Vantage Points

Guiding and expanding your perspective

Life is like a prism. What you see depends on how you turn the glass. — Jonathan Kellerman

I once told my husband I don’t think I’m a naturally happy person: “My mind tends to find something to worry or obsess about.”

His response: “I think you are a naturally happy person. You just allow other things to get in the way of your happiness.”

And there it is.
How does he do that?
With just a few simple words, he quells the drama.
After hours, sometimes days, of piecing together finely crafted arguments in my mind as to why I should be upset or anxious or distressed about this or that, he finds the loophole every time and bursts my neurotic bubble.
Where does he come up with this stuff?

In his book, Before Happiness, Shawn Achor describes a simple experiment he used while training a group of executives that yielded profound results. He asked the group to draw a rough draft of a coffee cup and saucer. When the group submitted a variety of lame, unimaginative drawings, he encouraged them to try again, and this time, to be creative. Sure enough, the second round of drawings were more diverse, vibrant, and detailed. However, Achor noticed an interesting pattern — all the pictures of the coffee cup and saucer were drawn from the side view. Not one of the executives chose to depict how these objects might look from above nor from below. Why?

Because even when we think we’re creating innovative solutions and thinking outside the box, we’re often still viewing an experience from only one perspective. Our familiarity with certain circumstances as well as our personal history can lead us to rely on standard perceptions and responses as our go-to. And there’s nothing wrong with that…until we want more. Until the status quo no longer satisfies us. Until we catch a glimpse of something over there that we want to bring over here. That’s when we’re compelled to think higher.

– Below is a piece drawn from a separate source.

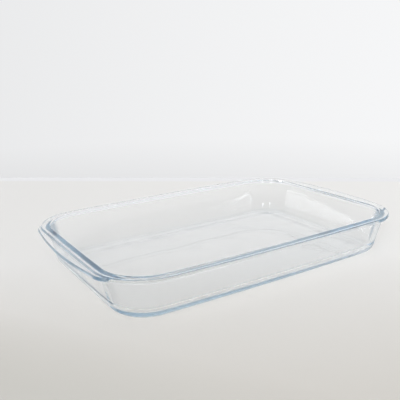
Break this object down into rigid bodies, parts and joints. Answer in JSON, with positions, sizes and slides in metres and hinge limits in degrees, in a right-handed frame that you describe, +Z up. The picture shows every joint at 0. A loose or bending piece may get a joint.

So how do we elevate our outlook? Achor offers the following advice:

“My research has shown that the simple act of adding vantage points — changing your viewpoint as you evaluate your options — can significantly increase your ability to see new valuable details, which, in turn, broadens your perspective and helps you find a broader range of ideas and solutions.”

(Excerpt From: Achor, Shawn. “Before Happiness.” Crown Business, 2013–09–10.)

A “vantage point” is the angle, or viewpoint, “from which you observe the facts you will use to create your reality” (Achor, Shawn. “Before Happiness.”). Going back to the coffee cup experiment, the executives all chose the same vantage point — the side view — when they created their drawings. They solely relied on a two-dimensional perspective in their depiction of the objects. But to truly capture the essence of any experience, you must become skilled at appreciating its layers. Training your brain to not settle for the obvious but to seek out the most valuable reality is a continual process of engaging your awareness, will, and faith.

Let’s put this skill to work by looking at one of my most memorable disappointments: not making the drill team in high school.

Where shall I begin?
It sucked.

I tried out with a group of my closest friends.
They all made it; I didn’t. It sucked.

My dad tried to cheer me up by telling me the same story I think all black parents tell their kids when they face disappointment — how Michael Jordan didn’t make the varsity basketball team in high school. (Thanks, Dad.) While I was happy to learn a new fact about MJ, it still sucked.

However, out of the suckiness, something in me shifted, and a bold resolve emerged: I may not have made the drill team this year, but I was going to make it next year. I asked the drill team director what I needed to do to improve, and she suggested taking a dance class as one of my electives next year. I took the course, enhanced my skills, built my confidence, tried out again, and became a Dulles Doll (Go, Vikings!).

Even though I eventually made the team, for a long time I carried the embarrassment of not making it the first time until I took a step back and combed through the layers of my experience:

  • The fact that I tried out not once, but twice, was amazing. I had always been shy when it came to performing, and although I was no stranger to doing so, I was usually forced into it by someone else. The willingness to put myself out there (twice!) was a major point of growth for me.
  • I learned how to overcome rejection. Instead of accepting “no” as the final answer, I figured out what to do to get a “yes.” Sometimes “no” frees you to pursue something else, but other times it shows you just how much you want what you’re after.
  • I gained a greater appreciation for preparation and hard work. Once I became a member of the drill team and experienced the level of rigor involved, I realized I wasn’t ready the first time I auditioned. I also had a greater appreciation for being a member of the team because I knew what it took for me to get there.

There is an internal strength that emerges from conditioning your mind to add vantage points. When you choose to see beyond fear and limitation, you open your mind to explore and embrace new possibilities. You realize that abundance is the rule, not the exception — that goodness, growth, and progress are always available to you. And that the urge you feel to expand and enhance is not only normal, it’s necessary.